Welcome these gut checks. If you’re in the red, you at least want to know it. It will drive you back to God, the source of your help in a future marriage, and your true love in the first place. That, I can testify to.
5. You need Jesus when you don’t love that person well
Some of us, with good hearts for our partners, are hard on ourselves when we don’t come through for them. It is so dangerous to let the status of our relationship be the verdict on us. Why, we’ll be yanked all over the place. All kinds of thoughts start cascading through – “I don’t deserve him”, “I’ll never figure it out”, “she wants out”, none of which help us bounce back. It does damage.
Only a profound rooting in the God of grace and infinite second chances will remind a marital failure (that’s everyone, by the way) of where their bread is buttered. He’s your hope of getting it right, not you.
6. He’s just plain better
The Lord never has tantrums. He never sins in his anger. He doesn’t make unrealistic demands. He doesn’t go through hormonal shifts, depression, or mood swings. His discipline is better than man’s flattery. He loved you enough to die on the cross. He is always there for you, with just the words you need. Lo, he is with you to the end of the age.

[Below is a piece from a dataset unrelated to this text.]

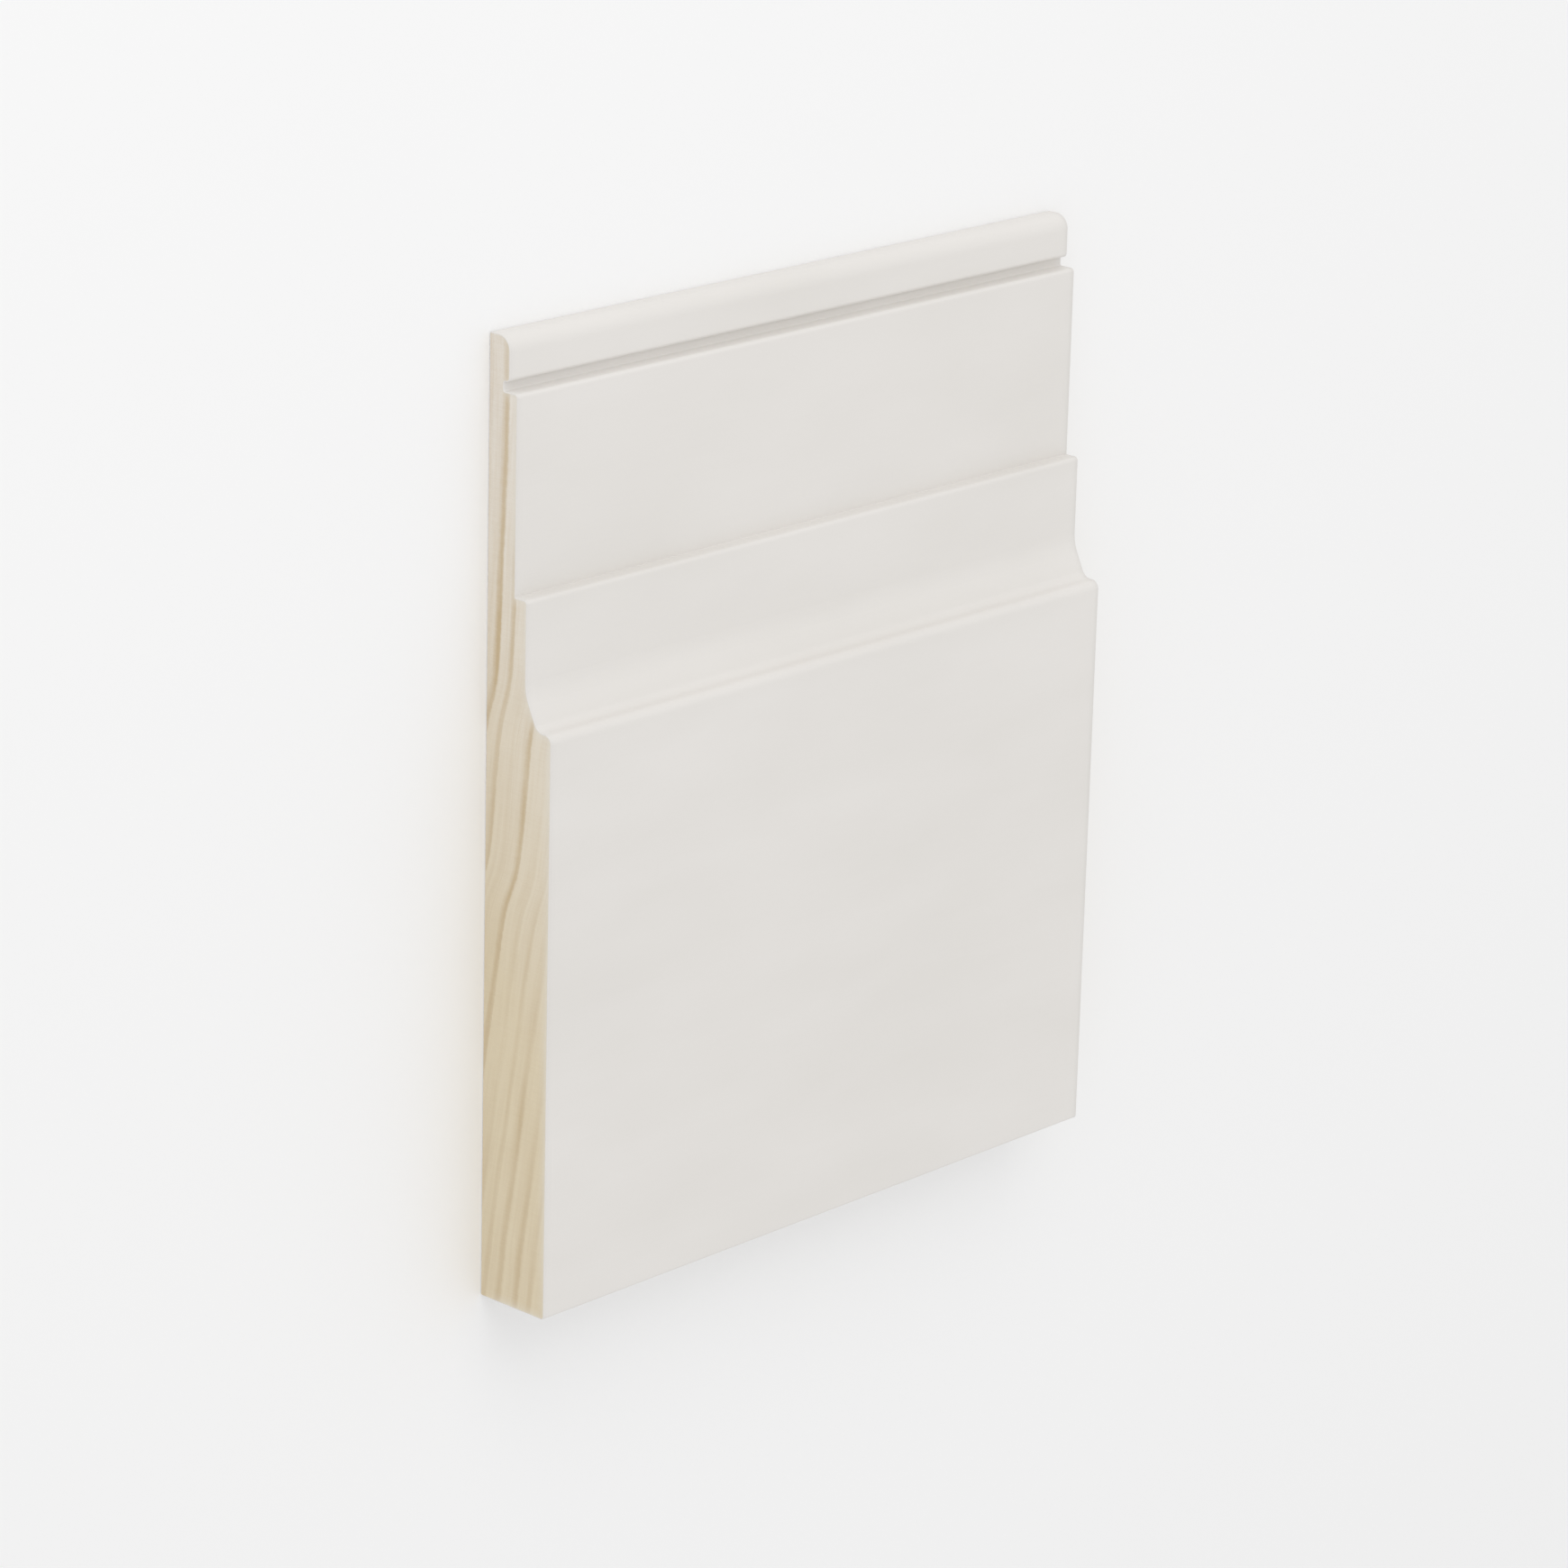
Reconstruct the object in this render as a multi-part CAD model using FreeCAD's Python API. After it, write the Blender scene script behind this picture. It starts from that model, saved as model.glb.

He alone is worthy of our hardest pursuit.
Do you see a pattern here? WE NEED JESUS. Badly.
It is not enough to find the right person. I implore you – ignore Satan, the world, and country music when they tell you “find the right one and all will be fine”. Our divorce rate should have made that crock obvious by now.
Jesus certainly means marriage to be wonderful. But he, and only he, is the foundation, center, and power source of it. Without him, the rocks of marriage will dash us. With him, a marriage can be strong.
Don’t fake this, either. “I’ll run towards Jesus so he’ll give me a mate.” He sees right through that, and you’ll never trust your own motives in the race. Chase him for his own sake. Taste and see. He really is good.
And if you’re in the red, know that the red of his blood cleanses us from all unrighteousness. Today. Don’t beat yourself up because you’ve fallen behind. Just turn to him now.
You need him more than you need a spouse.